Sunny Hills’ principal, Loring Davies, and Hill have met individually with the students. The administrators said the students’ concerns stemmed from their misperception of Project Delta as well as the school’s failure to meet the program’s intention of bilingual and bicultural immersion.
Davies conceded that counselors and teachers, without meaning to, may have given the students the impression that having Project Delta on their transcripts would help them get into elite schools.
Davies and Hill also acknowledged that the project is no longer the bilingual and bicultural immersion program it set out to be because of the complexity of teaching subjects in two languages with some teachers not accredited to give instruction in bilingual programs.
But since Delta students still take an hour of Korean every day, and Korean culture, literature and history are incorporated into other classes, Davies said the school is “able to meet the spirit and philosophy of the grant,” which gave Sunny Hills $225,000 to launch the project. The funding ends this school year, and Hill has applied for money to expand the program.
Lavadenz of the bilingual education association said school officials might not get the money.

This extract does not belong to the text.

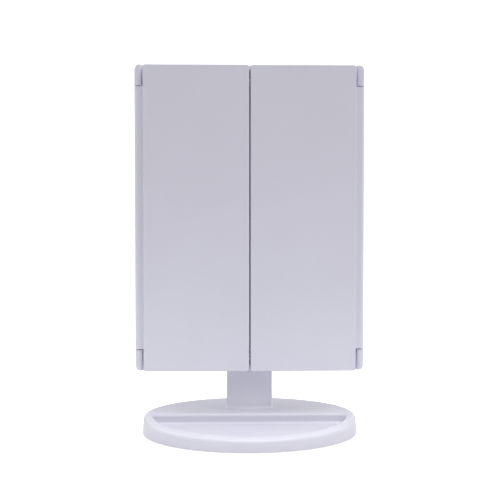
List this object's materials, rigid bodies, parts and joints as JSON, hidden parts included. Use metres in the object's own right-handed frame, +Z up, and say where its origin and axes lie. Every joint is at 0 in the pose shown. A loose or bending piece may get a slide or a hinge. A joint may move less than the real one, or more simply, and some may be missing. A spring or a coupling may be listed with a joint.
{
  "type": "lighted vanity mirror",
  "caption": "Folding tabletop vanity mirror whose hinged wings close over a lighted centre mirror, on a tilting stem and an oval base with a shallow tray.",
  "frame": {"origin": "on the table, under the centre of the oval base", "axes": "+Z up, the mirror faces -Y, +X to the viewer's right"},
  "size_m": [0.18, 0.1148, 0.2883],
  "materials": {
    "white_shell": "satin white ABS with a cool cast",
    "stem_plastic": "satin white ABS",
    "foot_rubber": "matt pale grey rubber",
    "screw_steel": "zinc plated steel",
    "washer_nylon": "natural nylon",
    "mirror_glass": "silvered glass",
    "foam_tape": "white double-sided foam",
    "frosted_window": "frosted white window",
    "copper_foil": "copper foil",
    "circuit_board": "white solder mask",
    "led_package": "white package with a phosphor window",
    "black_plastic": "black moulded plastic",
    "socket_steel": "bright plated steel",
    "cell_can": "plain sleeve on a steel can",
    "contact_nickel": "nickel plated spring steel"
  },
  "bodies": {
    "base": {"base_top": "white_shell", "base_bottom_cover": "white_shell", "rubber_feet": "foot_rubber", "base_cover_screws": "screw_steel", "stem_body": "stem_plastic", "stem_hatch": "stem_plastic", "stem_hatch_screws": "screw_steel", "stem_base_screws": "screw_steel", "friction_washers": "washer_nylon"},
    "head": {"front_frame": "white_shell", "centre_mirror": "mirror_glass", "centre_mirror_tape": "foam_tape", "lamp_windows": "frosted_window", "touch_window": "frosted_window", "touch_pad": "copper_foil", "lamp_board_left": "circuit_board", "lamp_board_right": "circuit_board", "lamp_board_top": "circuit_board", "lamps": "led_package", "control_board": "circuit_board", "board_parts": "black_plastic", "usb_board": "circuit_board", "usb_socket": "socket_steel", "switch_body": "black_plastic", "rear_cover": "white_shell", "rear_cover_screws": "screw_steel", "battery_cells": "cell_can", "battery_contacts": "contact_nickel", "battery_springs": "contact_nickel", "tilt_bolt": "screw_steel", "tilt_nut": "screw_steel", "spring_washers": "screw_steel", "hinge_pins_left": "screw_steel", "hinge_pins_right": "screw_steel"},
    "left_wing": {"left_wing_shell": "white_shell", "magnifier_3x": "mirror_glass", "magnifier_2x": "mirror_glass", "left_wing_foam": "foam_tape"},
    "right_wing": {"right_wing_shell": "white_shell", "right_wing_mirror": "mirror_glass", "right_wing_foam": "foam_tape"},
    "battery_lid": {"battery_door": "white_shell"},
    "power_slider": {"switch_knob": "black_plastic"}
  },
  "joints": [
    {"name": "head_tilt", "type": "hinge", "parent": "base", "child": "head", "pos_m": [0, 0.0203, 0.068], "axis": [1, 0, 0], "range_deg": [-90, 15]},
    {"name": "left_wing_hinge", "type": "hinge", "parent": "head", "child": "left_wing", "pos_m": [-0.087, 0, 0.1689], "axis": [0, 0, -1], "range_deg": [0, 180]},
    {"name": "right_wing_hinge", "type": "hinge", "parent": "head", "child": "right_wing", "pos_m": [0.087, 0, 0.1689], "axis": [0, 0, 1], "range_deg": [0, 180]},
    {"name": "battery_lid_hinge", "type": "hinge", "parent": "head", "child": "battery_lid", "pos_m": [0, 0.02905, 0.085], "axis": [-1, 0, 0], "range_deg": [0, 80]},
    {"name": "power_slide", "type": "slide", "parent": "head", "child": "power_slider", "axis": [0, 0, 1], "range_m": [0, 0.003]}
  ]
}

“Most of the courses are mainly taught in English, and yes, there’s a language class, but that alone is not enough,” she said.
Hill and Davies said they think the students’ furor has passed. In the month since they met with the students, only one has requested to leave the program due to his dissatisfaction, Hill said. Two others left because of scheduling conflicts.
Virginia Han, president of the Korean Parent Support Group at the high school, said some members originally wanted to start a petition to pull their children out of the program, while remaining in the Korean classes. But they want to give school officials and the students a chance to work the problems out.